# Eddie Stobart has died.......



## Alec Swan (31 March 2011)

.......and by all accounts at the age of 56.  Irony?  Perhaps,  when you consider that 56mph is the governed speed of all HGVs.

Alec.


----------



## skint1 (31 March 2011)

Irony indeed. RIP Eddie Stobart   may your lorries live on


----------



## pedilia (31 March 2011)

How sad, thats no age at all.....


----------



## Mrs B (31 March 2011)

Alec Swan said:



			.......and by all accounts at the age of 56.  Irony?  Perhaps,  when you consider that 56mph is the governed speed of all HGVs.

Alec.
		
Click to expand...

Which means white-van-man round here will make it to about 75. 

RIP Eddie - far too young


----------



## MerrySherryRider (31 March 2011)

How very sad. RIP Eddie.


----------



## Seth (31 March 2011)

How sad. I'm finding it hard to articulate my feelings. I hope friends of Mrs Stobart have offered her a hard shoulder to cry on.


----------



## Seth (31 March 2011)

I regret these Stobart jokes, I take them all back. 

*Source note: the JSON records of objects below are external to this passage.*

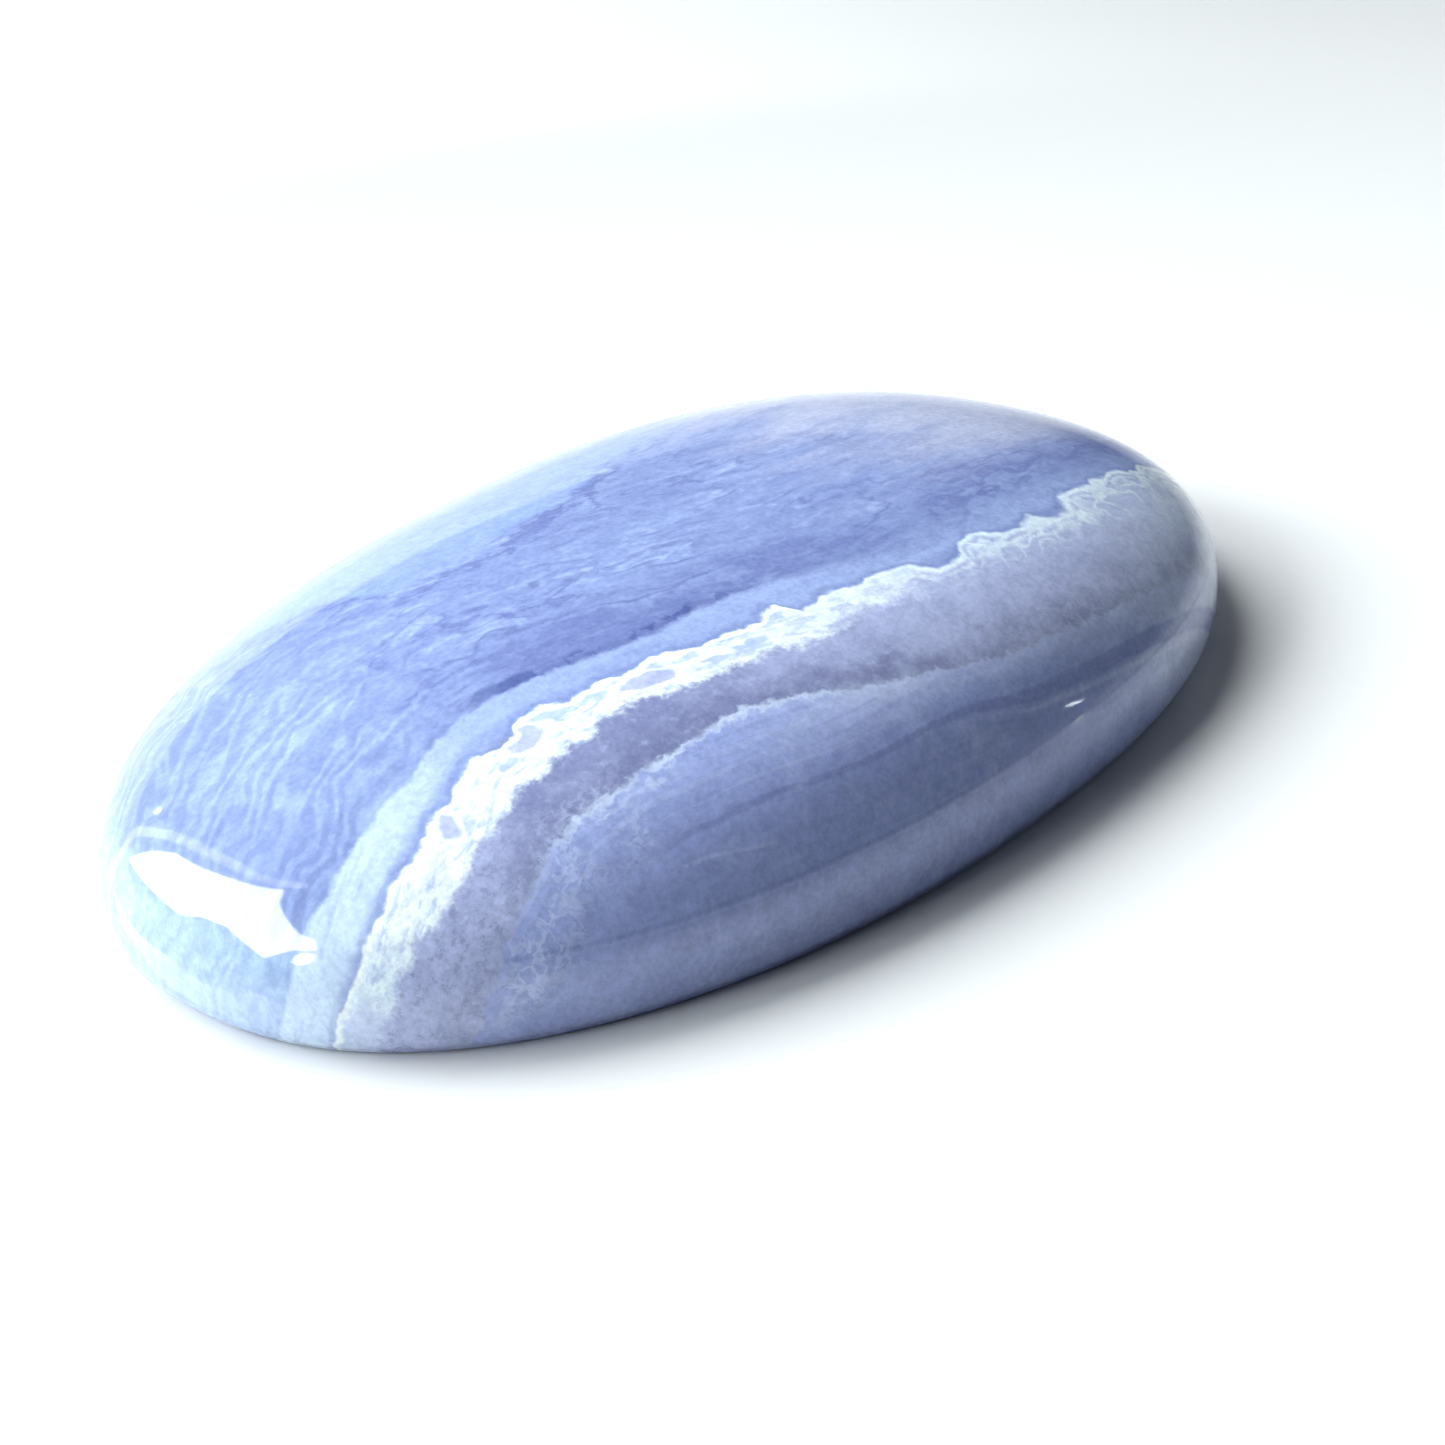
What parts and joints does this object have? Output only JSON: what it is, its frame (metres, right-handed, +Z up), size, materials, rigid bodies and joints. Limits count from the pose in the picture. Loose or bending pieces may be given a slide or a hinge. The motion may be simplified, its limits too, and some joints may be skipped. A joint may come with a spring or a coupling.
{
  "type": "chalcedony cabochon",
  "caption": "Oval polished stone with a low domed top, a steep lower wall, a narrow bevel and a flat back, banded in blue, white and grey-violet.",
  "frame": {"origin": "centre of the bounding box's bottom face, on the flat back", "axes": "+X along the stone's length towards its slightly wider end, +Z up through the dome, +Y across the width"},
  "size_m": [0.04, 0.026, 0.0071],
  "materials": {
    "polished_chalcedony": "glossy hand polish, slightly translucent, with wavy bands of blue, white and grey-violet"
  },
  "bodies": {
    "root": {"cabochon": "polished_chalcedony"}
  },
  "joints": []
}
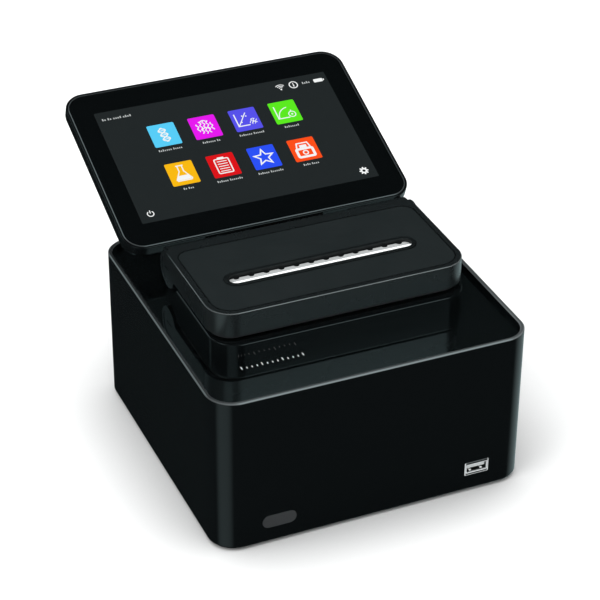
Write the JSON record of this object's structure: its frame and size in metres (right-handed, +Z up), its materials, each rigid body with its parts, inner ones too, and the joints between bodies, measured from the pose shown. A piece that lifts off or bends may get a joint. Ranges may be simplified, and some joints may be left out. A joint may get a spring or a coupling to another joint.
{
  "type": "spectrophotometer",
  "caption": "Benchtop microvolume spectrophotometer: box body with recessed deck, sample stage, hinged measuring lid with a slotted position strip and a tilting touchscreen.",
  "frame": {"origin": "centre of the mat under the base, on the bench, which is also the centre of the enclosure footprint", "axes": "+Z up, the front with the port faces -Y, +X to the right seen from the front"},
  "size_m": [0.188, 0.2654, 0.1546],
  "materials": {
    "badge_metal": "satin blank plate",
    "black_metal": "satin black powder coat",
    "brass_contacts": "gold-flashed contacts",
    "bright_steel": "bright plated steel",
    "cable_jacket": "matt flexible jacket",
    "circuit_board": "solder-masked glass-epoxy board",
    "deck_gloss": "mirror gloss black deck",
    "foot_rubber": "soft matte rubber",
    "gloss_black": "high gloss black moulding",
    "lamp_glass": "clear lamp envelope",
    "machined_aluminium": "bead blasted anodised",
    "mirror": "front-silvered",
    "panel_grey": "fine matte dark grey",
    "polymer": "moulded engineering plastic",
    "quartz": "polished quartz",
    "satin_black": "satin black moulding",
    "screen_glass": "gloss cover glass with a dark border",
    "white_strip": "satin white moulding"
  },
  "bodies": {
    "base": {"badge_plate": "badge_metal", "base_plate": "black_metal", "battery_pack": "polymer", "board_screws": "bright_steel", "board_standoffs": "bright_steel", "case_screws": "bright_steel", "collimating_mirror": "mirror", "deck_plate": "deck_gloss", "detector_board": "circuit_board", "diffraction_grating": "mirror", "display_cable": "cable_jacket", "enclosure_shell": "gloss_black", "equipment_bracket": "black_metal", "fibre_bundle": "cable_jacket", "fibre_ferrules": "bright_steel", "fibre_manifold": "machined_aluminium", "friction_washers": "bright_steel", "front_usb_contacts": "brass_contacts", "front_usb_frame": "bright_steel", "front_usb_shell": "bright_steel", "front_usb_tongue": "white_strip", "heat_sink": "machined_aluminium", "hinge_pins": "bright_steel", "hinge_tube": "machined_aluminium", "lamp_board": "circuit_board", "lamp_housing": "machined_aluminium", "main_board": "circuit_board", "network_jack": "bright_steel", "power_board": "circuit_board", "power_inlet": "polymer", "rear_panel": "black_metal", "rear_usb_ports": "bright_steel", "rocker_frame": "polymer", "rubber_mat": "foot_rubber", "sample_plate": "bright_steel", "sample_windows": "quartz", "screen_hinge_housing": "black_metal", "screen_hinge_pin": "bright_steel", "spectrometer_cover": "black_metal", "spectrometer_housing": "machined_aluminium", "stage_block": "gloss_black", "stage_magnets": "bright_steel", "video_port": "bright_steel", "xenon_lamp": "lamp_glass"},
    "lid": {"lid_shell": "satin_black", "lid_panel": "panel_grey", "slot_bezel": "panel_grey", "position_strip": "white_strip", "lid_underplate": "polymer", "lid_mirrors": "mirror", "lid_magnets": "bright_steel", "hinge_bushes": "polymer", "hinge_caps": "satin_black"},
    "screen": {"screen_arms": "black_metal", "arm_screws": "bright_steel", "screen_back_shell": "gloss_black", "screen_glass": "screen_glass", "lcd_module": "polymer", "screen_board": "circuit_board"},
    "rocker": {"power_rocker": "polymer"}
  },
  "joints": [
    {"name": "lid_hinge", "type": "hinge", "parent": "base", "child": "lid", "pos_m": [0, 0.0266, 0.1119], "axis": [-1, 0, 0], "range_deg": [0, 75]},
    {"name": "screen_tilt", "type": "hinge", "parent": "base", "child": "screen", "pos_m": [0, 0.06, 0.0986], "axis": [1, 0, 0], "range_deg": [-20, 45], "stiffness_Nm_per_rad": 0.1, "springref_deg": 68.18},
    {"name": "power_switch", "type": "hinge", "parent": "base", "child": "rocker", "pos_m": [-0.046, 0.08645, 0.035], "axis": [-1, 0, 0], "range_deg": [0, 12], "stiffness_Nm_per_rad": 0.00005, "springref_deg": -57.3}
  ]
}
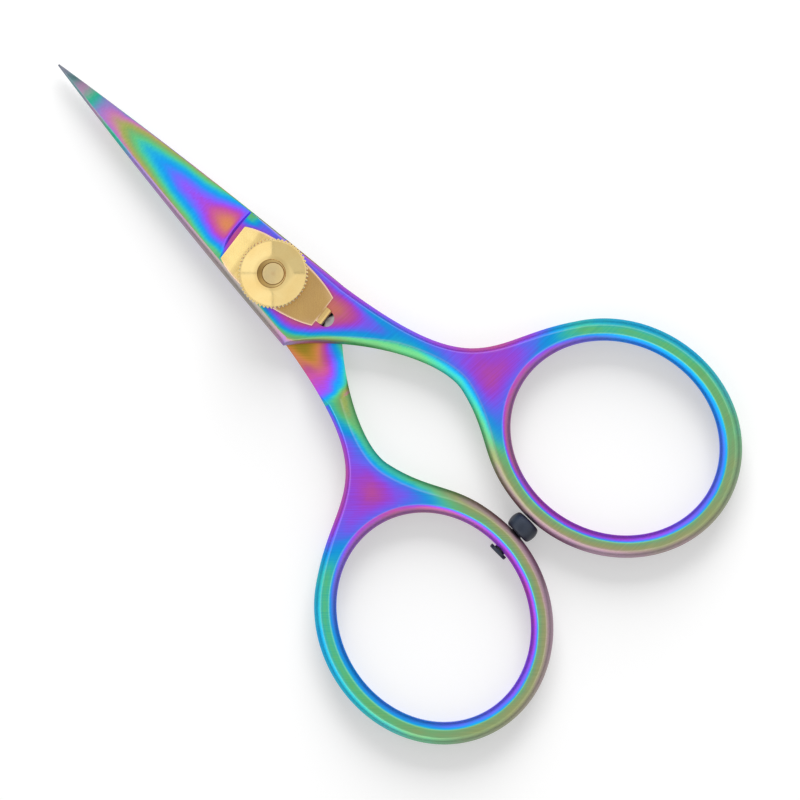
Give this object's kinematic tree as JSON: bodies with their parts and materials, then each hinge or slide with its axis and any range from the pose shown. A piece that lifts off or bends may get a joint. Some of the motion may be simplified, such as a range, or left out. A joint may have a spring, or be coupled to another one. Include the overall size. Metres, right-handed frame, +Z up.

...And back a bit more. A bit more&#8230; that's it&#8230; couple more feet&#8230; stop! Woooah! Lovely job.


----------



## rosie fronfelen (1 April 2011)

Apparently its his son who died, not his father who is in his 80s.


----------



## Orangehorse (1 April 2011)

It is THE Eddie Stobard who died.  He left school at 15 and started work and took over from his father who had a farm and transport business with 8 lorries, so I have just heard on the radio.

Whatever he did, it was enough for him to be a household name. RIP


----------



## Aoibhin (1 April 2011)

No, Edward Stobart has died his father is Eddie Stobart although Edward was who took the family name & turned it into the haulage company we all reconise (& spot)


----------



## rosie fronfelen (1 April 2011)

apologies OH i was lead to believe it was the son.


----------



## rosie fronfelen (1 April 2011)

oh for Gods sake-------


----------



## lazybee (1 April 2011)

Far too young.


He wasn't run over by a Norbert Dentressangle truck driven by Willi Betz was he


----------



## millhouse (1 April 2011)

Rest in peace Eddie - so young.


----------



## EAST KENT (1 April 2011)

You lot should`nt make inane jokes about a perfectly good bloke dying..remember it might be you next.One of our more stupid games when doing long drives to dog shows is trying to spot a Stobart man NOT wearing the regulation green shirt..saddos that we are. RIP Eddie.


----------



## livvyc_ria (1 April 2011)

Is Edward William's brother?

Or is Eddie the grandfather
Edward the father
William the son

William is the one running the show at the moment


----------



## Dobiegirl (1 April 2011)

Just had to laugh at some of these posts thats what you call deadpan humour.


----------



## EAST KENT (1 April 2011)

pastie2 said:



			Edward was his father, Eddie is dead, and HE was the one that started the haulage company. William has his mits in many pies including the haulage company, along with a chap called Andrew Tinkler who is getting into racing in a big way. Eddie hasnt had anything to do with the company for many years. Sorted!
		
Click to expand...

I remain confused .com!!


----------



## Old Bat (1 April 2011)

Ok, as I understand it Steady Eddie is the father who started the company. He is still alive. His two sons, Edward and William took it on and ran it, Edward sold out his share to William in the 80's and has been doing his own thing since. He is the one who has sadly died. RIP.


----------



## rema (1 April 2011)

Rest in peace driver. Condolences the Stobart family.


I could never say Norbet Destressangle so i have to call them Dingledangle.


----------



## Mrs B (1 April 2011)

rema said:



			Rest in peace driver. Condolences the Stobart family.


I could never say Norbet Destressangle so i have to call them Dingledangle.
		
Click to expand...

I have heard Norbert's company referred to as Nobby Dressingtable...


----------



## lazybee (2 April 2011)

They are making a film about the company. It looks good I've already seen the .......Trailer...... I think he was HGV positive anyway.


----------